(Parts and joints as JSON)

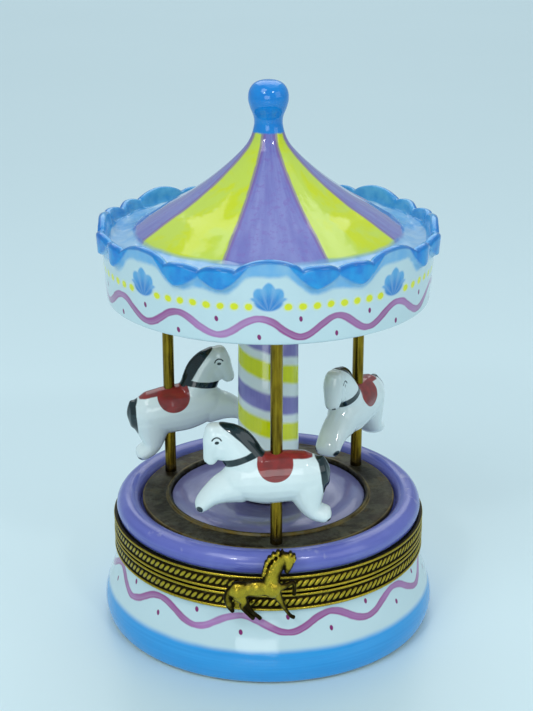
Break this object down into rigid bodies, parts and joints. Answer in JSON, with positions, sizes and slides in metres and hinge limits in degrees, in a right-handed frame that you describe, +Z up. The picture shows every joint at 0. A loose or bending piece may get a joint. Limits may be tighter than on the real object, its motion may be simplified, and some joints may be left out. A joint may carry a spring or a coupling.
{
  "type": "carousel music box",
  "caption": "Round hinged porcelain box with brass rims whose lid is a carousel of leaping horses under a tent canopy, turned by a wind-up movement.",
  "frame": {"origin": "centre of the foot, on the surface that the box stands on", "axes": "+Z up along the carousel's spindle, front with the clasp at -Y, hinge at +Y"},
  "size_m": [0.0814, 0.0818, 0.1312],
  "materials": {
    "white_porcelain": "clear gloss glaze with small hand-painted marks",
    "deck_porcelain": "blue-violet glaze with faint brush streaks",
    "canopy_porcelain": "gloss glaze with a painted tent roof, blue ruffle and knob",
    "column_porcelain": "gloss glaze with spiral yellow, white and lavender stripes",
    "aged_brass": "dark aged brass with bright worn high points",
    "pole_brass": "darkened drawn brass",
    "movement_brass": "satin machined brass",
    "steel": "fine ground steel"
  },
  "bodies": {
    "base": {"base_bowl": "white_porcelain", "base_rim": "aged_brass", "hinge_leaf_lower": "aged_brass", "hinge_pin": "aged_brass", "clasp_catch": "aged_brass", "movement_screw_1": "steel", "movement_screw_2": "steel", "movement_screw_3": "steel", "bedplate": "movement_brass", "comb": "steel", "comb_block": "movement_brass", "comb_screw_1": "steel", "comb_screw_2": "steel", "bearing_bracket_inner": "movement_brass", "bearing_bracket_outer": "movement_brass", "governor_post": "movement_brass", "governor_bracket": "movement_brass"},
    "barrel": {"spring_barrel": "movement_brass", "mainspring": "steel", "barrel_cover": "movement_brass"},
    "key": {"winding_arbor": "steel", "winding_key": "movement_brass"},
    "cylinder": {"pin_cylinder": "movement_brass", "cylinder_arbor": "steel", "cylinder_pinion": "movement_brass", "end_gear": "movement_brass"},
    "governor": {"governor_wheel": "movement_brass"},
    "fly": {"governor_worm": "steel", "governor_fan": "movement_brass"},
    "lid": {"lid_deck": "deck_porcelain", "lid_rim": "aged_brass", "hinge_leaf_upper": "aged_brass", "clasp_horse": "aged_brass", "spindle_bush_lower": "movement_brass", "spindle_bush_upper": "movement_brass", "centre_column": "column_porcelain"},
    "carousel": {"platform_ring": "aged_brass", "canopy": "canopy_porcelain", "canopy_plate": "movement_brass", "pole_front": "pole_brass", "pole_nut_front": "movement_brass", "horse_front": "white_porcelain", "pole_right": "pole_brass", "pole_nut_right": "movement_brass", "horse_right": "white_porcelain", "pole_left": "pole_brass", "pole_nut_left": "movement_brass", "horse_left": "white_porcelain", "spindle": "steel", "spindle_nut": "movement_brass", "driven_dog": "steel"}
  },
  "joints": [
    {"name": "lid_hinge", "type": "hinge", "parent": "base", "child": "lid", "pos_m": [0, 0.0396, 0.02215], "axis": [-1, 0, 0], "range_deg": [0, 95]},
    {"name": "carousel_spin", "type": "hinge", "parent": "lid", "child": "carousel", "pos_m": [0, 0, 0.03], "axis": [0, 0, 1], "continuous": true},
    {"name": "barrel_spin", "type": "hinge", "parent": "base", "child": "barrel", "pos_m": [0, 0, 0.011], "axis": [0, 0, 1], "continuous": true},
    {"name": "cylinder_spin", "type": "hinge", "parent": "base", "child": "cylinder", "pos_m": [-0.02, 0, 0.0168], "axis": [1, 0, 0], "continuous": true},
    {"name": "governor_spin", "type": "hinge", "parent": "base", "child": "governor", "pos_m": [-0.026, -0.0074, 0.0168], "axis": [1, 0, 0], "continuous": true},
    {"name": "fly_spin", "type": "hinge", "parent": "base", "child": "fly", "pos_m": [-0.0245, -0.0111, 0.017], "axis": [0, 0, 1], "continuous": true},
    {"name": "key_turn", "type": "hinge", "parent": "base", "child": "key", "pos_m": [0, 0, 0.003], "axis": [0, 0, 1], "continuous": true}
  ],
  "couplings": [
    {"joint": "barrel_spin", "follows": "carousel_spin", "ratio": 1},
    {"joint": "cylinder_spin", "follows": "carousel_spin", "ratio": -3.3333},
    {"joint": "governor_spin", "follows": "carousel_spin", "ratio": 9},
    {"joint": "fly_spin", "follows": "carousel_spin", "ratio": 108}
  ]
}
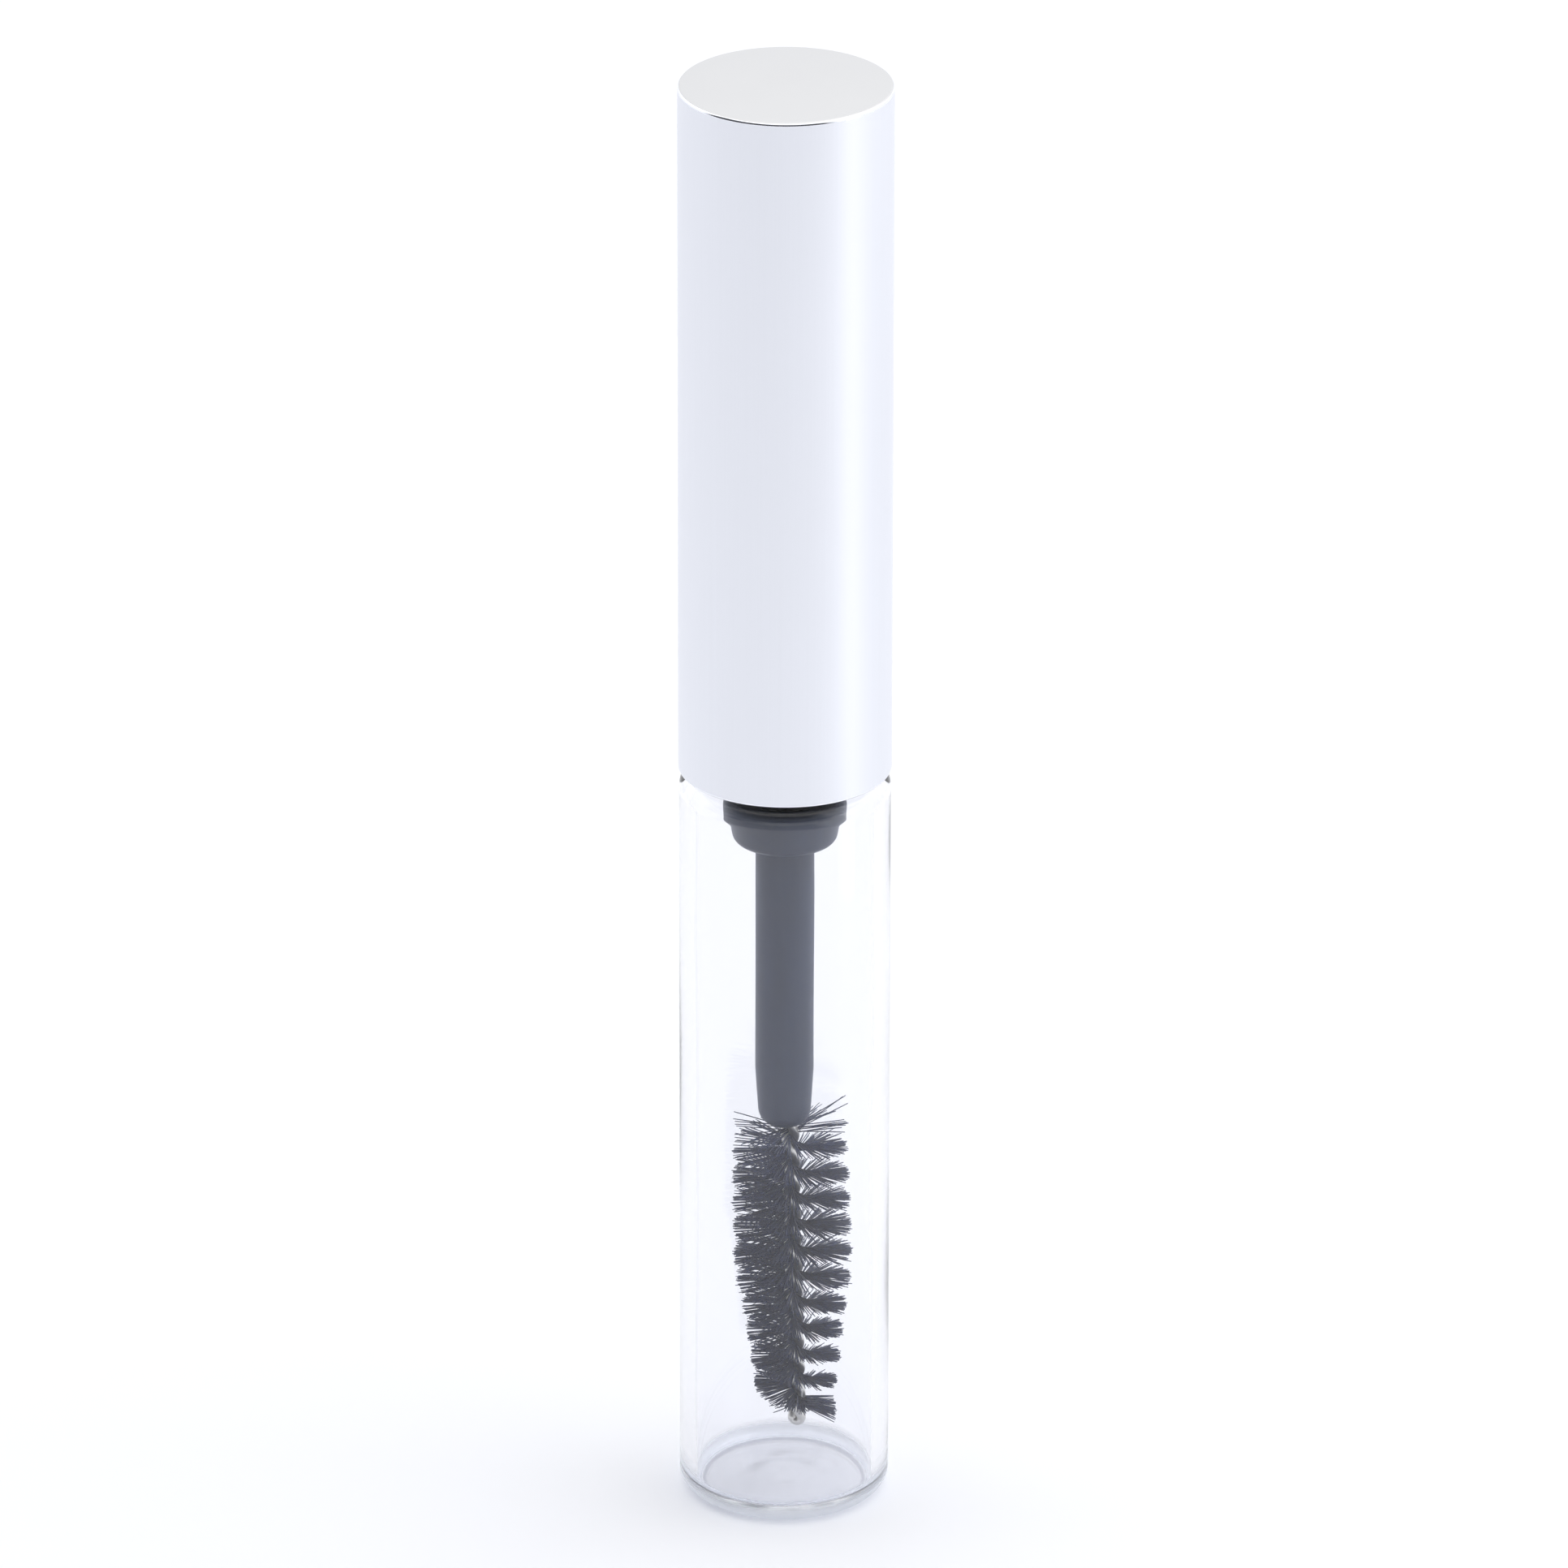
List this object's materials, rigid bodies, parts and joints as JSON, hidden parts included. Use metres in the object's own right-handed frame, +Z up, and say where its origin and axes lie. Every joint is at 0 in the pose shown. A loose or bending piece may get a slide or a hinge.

- Brief -
Each record above should be output again exactly.

- Task output -
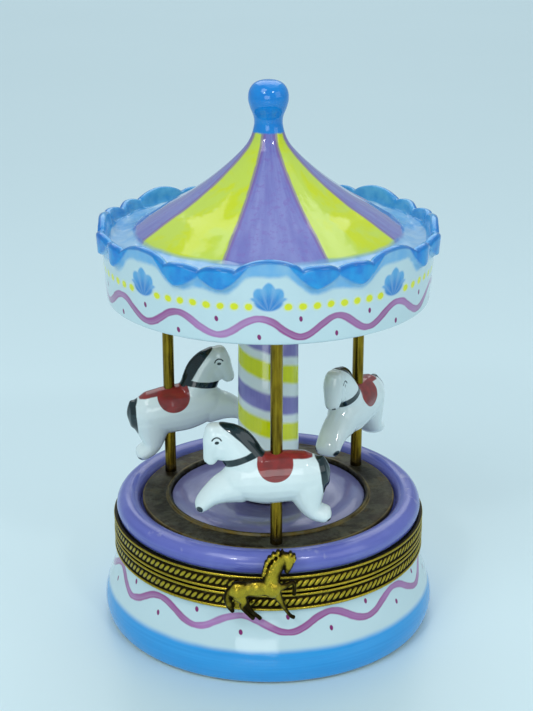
Break this object down into rigid bodies, parts and joints. Answer in JSON, with positions, sizes and slides in metres and hinge limits in degrees, in a right-handed frame that you describe, +Z up. The picture shows every joint at 0. A loose or bending piece may get a joint. Limits may be tighter than on the real object, its motion may be simplified, and some joints may be left out. A joint may carry a spring or a coupling.
{
  "type": "carousel music box",
  "caption": "Round hinged porcelain box with brass rims whose lid is a carousel of leaping horses under a tent canopy, turned by a wind-up movement.",
  "frame": {"origin": "centre of the foot, on the surface that the box stands on", "axes": "+Z up along the carousel's spindle, front with the clasp at -Y, hinge at +Y"},
  "size_m": [0.0814, 0.0818, 0.1312],
  "materials": {
    "white_porcelain": "clear gloss glaze with small hand-painted marks",
    "deck_porcelain": "blue-violet glaze with faint brush streaks",
    "canopy_porcelain": "gloss glaze with a painted tent roof, blue ruffle and knob",
    "column_porcelain": "gloss glaze with spiral yellow, white and lavender stripes",
    "aged_brass": "dark aged brass with bright worn high points",
    "pole_brass": "darkened drawn brass",
    "movement_brass": "satin machined brass",
    "steel": "fine ground steel"
  },
  "bodies": {
    "base": {"base_bowl": "white_porcelain", "base_rim": "aged_brass", "hinge_leaf_lower": "aged_brass", "hinge_pin": "aged_brass", "clasp_catch": "aged_brass", "movement_screw_1": "steel", "movement_screw_2": "steel", "movement_screw_3": "steel", "bedplate": "movement_brass", "comb": "steel", "comb_block": "movement_brass", "comb_screw_1": "steel", "comb_screw_2": "steel", "bearing_bracket_inner": "movement_brass", "bearing_bracket_outer": "movement_brass", "governor_post": "movement_brass", "governor_bracket": "movement_brass"},
    "barrel": {"spring_barrel": "movement_brass", "mainspring": "steel", "barrel_cover": "movement_brass"},
    "key": {"winding_arbor": "steel", "winding_key": "movement_brass"},
    "cylinder": {"pin_cylinder": "movement_brass", "cylinder_arbor": "steel", "cylinder_pinion": "movement_brass", "end_gear": "movement_brass"},
    "governor": {"governor_wheel": "movement_brass"},
    "fly": {"governor_worm": "steel", "governor_fan": "movement_brass"},
    "lid": {"lid_deck": "deck_porcelain", "lid_rim": "aged_brass", "hinge_leaf_upper": "aged_brass", "clasp_horse": "aged_brass", "spindle_bush_lower": "movement_brass", "spindle_bush_upper": "movement_brass", "centre_column": "column_porcelain"},
    "carousel": {"platform_ring": "aged_brass", "canopy": "canopy_porcelain", "canopy_plate": "movement_brass", "pole_front": "pole_brass", "pole_nut_front": "movement_brass", "horse_front": "white_porcelain", "pole_right": "pole_brass", "pole_nut_right": "movement_brass", "horse_right": "white_porcelain", "pole_left": "pole_brass", "pole_nut_left": "movement_brass", "horse_left": "white_porcelain", "spindle": "steel", "spindle_nut": "movement_brass", "driven_dog": "steel"}
  },
  "joints": [
    {"name": "lid_hinge", "type": "hinge", "parent": "base", "child": "lid", "pos_m": [0, 0.0396, 0.02215], "axis": [-1, 0, 0], "range_deg": [0, 95]},
    {"name": "carousel_spin", "type": "hinge", "parent": "lid", "child": "carousel", "pos_m": [0, 0, 0.03], "axis": [0, 0, 1], "continuous": true},
    {"name": "barrel_spin", "type": "hinge", "parent": "base", "child": "barrel", "pos_m": [0, 0, 0.011], "axis": [0, 0, 1], "continuous": true},
    {"name": "cylinder_spin", "type": "hinge", "parent": "base", "child": "cylinder", "pos_m": [-0.02, 0, 0.0168], "axis": [1, 0, 0], "continuous": true},
    {"name": "governor_spin", "type": "hinge", "parent": "base", "child": "governor", "pos_m": [-0.026, -0.0074, 0.0168], "axis": [1, 0, 0], "continuous": true},
    {"name": "fly_spin", "type": "hinge", "parent": "base", "child": "fly", "pos_m": [-0.0245, -0.0111, 0.017], "axis": [0, 0, 1], "continuous": true},
    {"name": "key_turn", "type": "hinge", "parent": "base", "child": "key", "pos_m": [0, 0, 0.003], "axis": [0, 0, 1], "continuous": true}
  ],
  "couplings": [
    {"joint": "barrel_spin", "follows": "carousel_spin", "ratio": 1},
    {"joint": "cylinder_spin", "follows": "carousel_spin", "ratio": -3.3333},
    {"joint": "governor_spin", "follows": "carousel_spin", "ratio": 9},
    {"joint": "fly_spin", "follows": "carousel_spin", "ratio": 108}
  ]
}
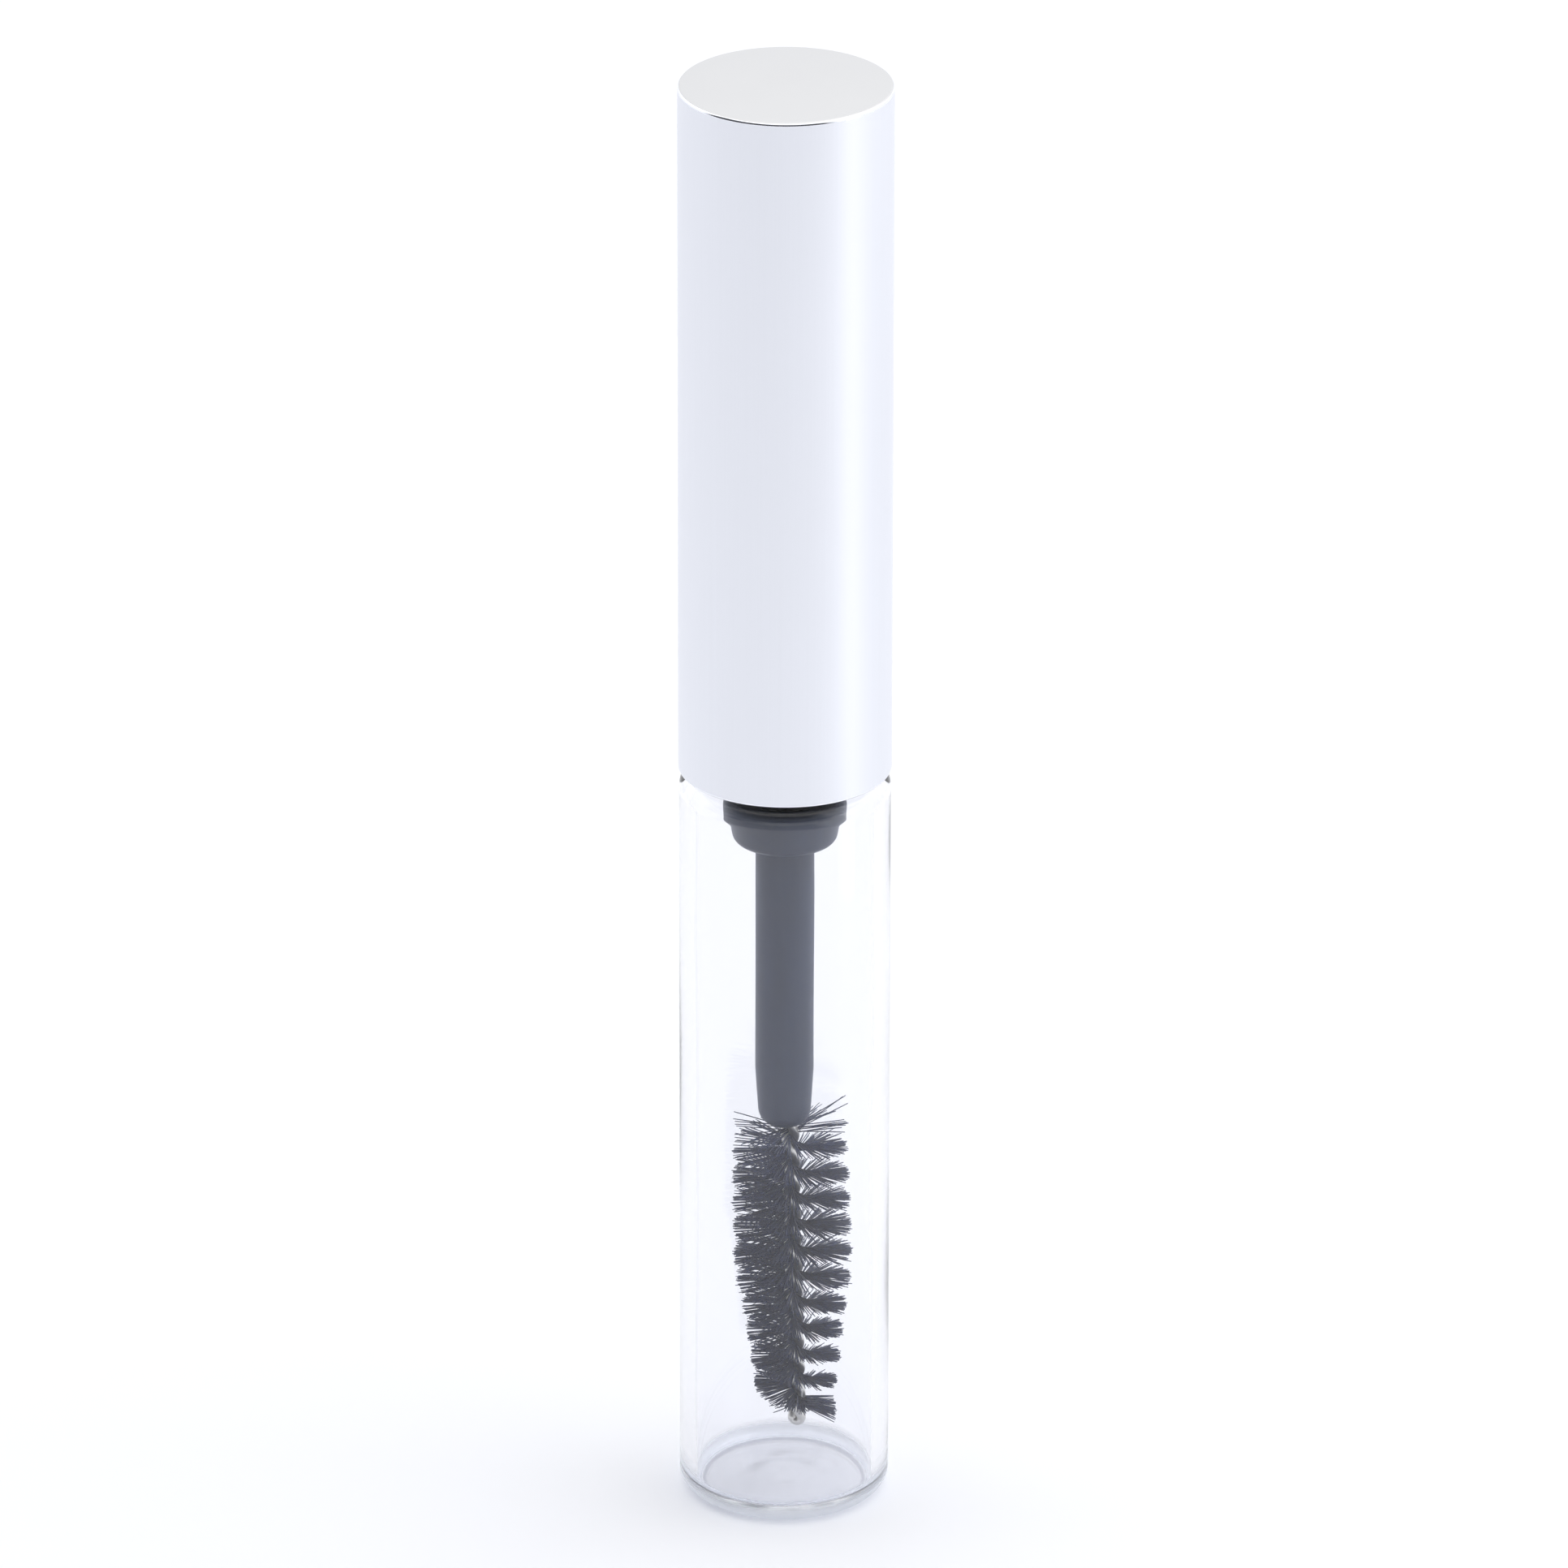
List this object's materials, rigid bodies, parts and joints as JSON, hidden parts included. Use metres in the object's own right-handed frame, +Z up, and say where its origin and axes lie. Every joint is at 0 in the pose shown. A loose or bending piece may get a slide or a hinge.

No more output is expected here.